The Gospel she chose particularly reinforces this. Jesus says, “Those who eat my flesh and drink my blood abide in me, and I in them.” The presence of Jesus in the Eucharist and Jesus abiding in the People of God calls us to treat each other with love. This was a core belief for Sister James. She sought to teach and live this wherever she served. She did this as an elementary teacher in Mandan, Mott and Dickinson - as principal of Cathedral Grade School - pastoral minister in Bowman and Dickinson - as pastoral care minister at St Benedict’s Health Center in Dickinson - with her family and in our community of Annunciation Monastery.
An example of how Sister James lived her faith in the Body of Christ came from a former student at Cathedral Grade School. Sister James was his principal. He said, “she was firm, but she had a huge smile and a generous heart. Children can detect that, you know. Later when I was a young adult, she appeared out of nowhere to help our family and 20 years after that contacted me when my grandfather died – such a generous heart, thank you Sister James.”
Father John Guthrie, also a former student, said “Sister James was a wonderful woman who had a hand in the formation of so many… and for me personally. “
Father Gary Benz, who, as a college student, worked with Sister James at St. Benedict’s Health Center pointed out that Sister James proved that faith and fun can go together.
We all have our own stories of how Sister James touched our lives. She enjoyed being with people of all ages and particularly had a fond love for her family. She truly relished being with you. All of you were precious to her. Her friends, students and co-workers also had a special place in her heart.
A Benedictine sister for 61 years, Sister James valued her call to live as a woman dedicated to God and God’s people. She often lived alone in her ministries. Although she found joy in helping others in parishes, she often wrote letters home saying how much she missed our common prayer and the friendship and companionship of the sisters.
Sister James was a woman who knew what suffering meant. Life was not always easy for her. Yet, I believe because she experienced hardships herself, she was able to bring compassion and understanding to others. She always carried the spark of Jesus’ love within her. Sometimes in her years of pain and memory loss, it was deep inside, but it was always there.
The second reading from St. Paul to the Corinthians says that we hold this treasure in earthen vessels that the surpassing power may be of God and not from us. Sister James experienced both the dying and life of Jesus in her inner being. Often like most of us, she didn’t like the suffering, but in her final days, it helped her to let go and enter into new life with God.

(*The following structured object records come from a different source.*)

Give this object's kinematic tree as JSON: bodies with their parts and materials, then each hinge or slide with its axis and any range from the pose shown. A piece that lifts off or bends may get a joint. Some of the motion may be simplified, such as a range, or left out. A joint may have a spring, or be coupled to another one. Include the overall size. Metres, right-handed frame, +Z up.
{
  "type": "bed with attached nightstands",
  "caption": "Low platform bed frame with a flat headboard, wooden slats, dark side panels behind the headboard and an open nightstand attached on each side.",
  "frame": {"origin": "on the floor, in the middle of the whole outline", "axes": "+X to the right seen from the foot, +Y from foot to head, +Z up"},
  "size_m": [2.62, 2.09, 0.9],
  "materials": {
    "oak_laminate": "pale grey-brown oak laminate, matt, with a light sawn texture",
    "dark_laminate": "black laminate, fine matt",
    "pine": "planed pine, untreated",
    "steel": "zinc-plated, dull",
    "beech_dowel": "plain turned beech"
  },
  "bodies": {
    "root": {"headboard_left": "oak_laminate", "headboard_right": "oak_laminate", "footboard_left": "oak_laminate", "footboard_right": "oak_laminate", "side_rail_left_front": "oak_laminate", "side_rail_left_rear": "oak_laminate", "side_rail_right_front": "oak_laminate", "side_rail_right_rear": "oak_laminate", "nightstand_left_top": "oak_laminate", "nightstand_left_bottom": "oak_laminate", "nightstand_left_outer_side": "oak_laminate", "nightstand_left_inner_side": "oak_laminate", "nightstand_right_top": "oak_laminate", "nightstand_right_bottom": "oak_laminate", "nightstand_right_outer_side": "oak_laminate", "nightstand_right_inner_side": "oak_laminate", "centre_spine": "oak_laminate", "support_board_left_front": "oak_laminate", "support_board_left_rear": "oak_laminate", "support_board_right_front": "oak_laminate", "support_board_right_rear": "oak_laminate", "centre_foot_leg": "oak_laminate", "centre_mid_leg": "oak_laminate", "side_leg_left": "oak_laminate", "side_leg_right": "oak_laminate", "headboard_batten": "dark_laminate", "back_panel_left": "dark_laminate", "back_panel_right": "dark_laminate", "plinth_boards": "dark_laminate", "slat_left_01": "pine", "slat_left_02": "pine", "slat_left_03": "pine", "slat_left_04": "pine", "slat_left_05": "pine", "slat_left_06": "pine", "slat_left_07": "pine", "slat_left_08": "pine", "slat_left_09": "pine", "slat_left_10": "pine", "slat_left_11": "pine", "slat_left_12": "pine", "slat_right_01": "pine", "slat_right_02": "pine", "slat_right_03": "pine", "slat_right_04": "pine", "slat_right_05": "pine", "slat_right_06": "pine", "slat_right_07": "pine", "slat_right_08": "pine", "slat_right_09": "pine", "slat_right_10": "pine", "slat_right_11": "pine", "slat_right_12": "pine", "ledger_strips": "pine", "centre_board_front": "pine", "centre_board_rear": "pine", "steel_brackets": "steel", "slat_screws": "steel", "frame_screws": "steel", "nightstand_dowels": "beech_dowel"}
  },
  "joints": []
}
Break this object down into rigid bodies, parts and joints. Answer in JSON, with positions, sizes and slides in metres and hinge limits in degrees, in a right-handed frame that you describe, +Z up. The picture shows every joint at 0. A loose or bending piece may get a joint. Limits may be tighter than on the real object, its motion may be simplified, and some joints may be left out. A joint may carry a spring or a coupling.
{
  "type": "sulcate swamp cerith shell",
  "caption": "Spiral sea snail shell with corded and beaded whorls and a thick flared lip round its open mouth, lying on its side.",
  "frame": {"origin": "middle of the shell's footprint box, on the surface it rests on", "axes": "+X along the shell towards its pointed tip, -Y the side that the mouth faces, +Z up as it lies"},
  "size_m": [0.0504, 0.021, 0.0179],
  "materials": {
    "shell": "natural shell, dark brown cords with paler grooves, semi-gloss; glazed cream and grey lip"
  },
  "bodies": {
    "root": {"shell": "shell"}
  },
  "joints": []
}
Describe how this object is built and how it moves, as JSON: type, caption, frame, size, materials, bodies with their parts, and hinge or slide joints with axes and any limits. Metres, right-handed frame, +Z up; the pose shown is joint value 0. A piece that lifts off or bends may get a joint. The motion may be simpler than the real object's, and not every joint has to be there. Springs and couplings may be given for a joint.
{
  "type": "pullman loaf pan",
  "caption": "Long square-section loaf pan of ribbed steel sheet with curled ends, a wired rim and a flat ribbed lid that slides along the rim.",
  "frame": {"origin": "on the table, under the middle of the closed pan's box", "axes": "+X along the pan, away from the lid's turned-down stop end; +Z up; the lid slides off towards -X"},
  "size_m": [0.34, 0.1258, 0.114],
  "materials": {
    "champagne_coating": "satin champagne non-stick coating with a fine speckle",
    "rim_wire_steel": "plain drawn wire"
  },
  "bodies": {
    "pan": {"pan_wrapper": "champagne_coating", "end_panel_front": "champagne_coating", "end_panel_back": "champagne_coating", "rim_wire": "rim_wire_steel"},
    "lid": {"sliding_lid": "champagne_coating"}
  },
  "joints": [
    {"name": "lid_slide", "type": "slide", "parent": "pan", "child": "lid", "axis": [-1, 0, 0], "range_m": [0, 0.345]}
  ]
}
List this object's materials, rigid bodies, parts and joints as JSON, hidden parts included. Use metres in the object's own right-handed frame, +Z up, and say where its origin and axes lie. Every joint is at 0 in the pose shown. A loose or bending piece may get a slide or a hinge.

Sister James, we know you drew strength from the Eucharist. Jesus promised that whoever shared in the Bread of Life would live forever. Sister James, we believe you now possess life forever with God, the Father, Son and Holy Spirit. You have that huge smile on your face and are basking in the warm loving embrace of God.
Of course, we miss you. But we will always carry memories of you in our hearts. Sister James please pray for us as we pray to and for you. We promise to strive to put into practice your parting words which you left in your funeral plans. They focus on your core belief of being the Body of Christ. You prayed, “May you hear the Word of God and live it. May you receive the Bread of Life and become it.”
Thank you, Sister James, for the gift of your life and presence among us.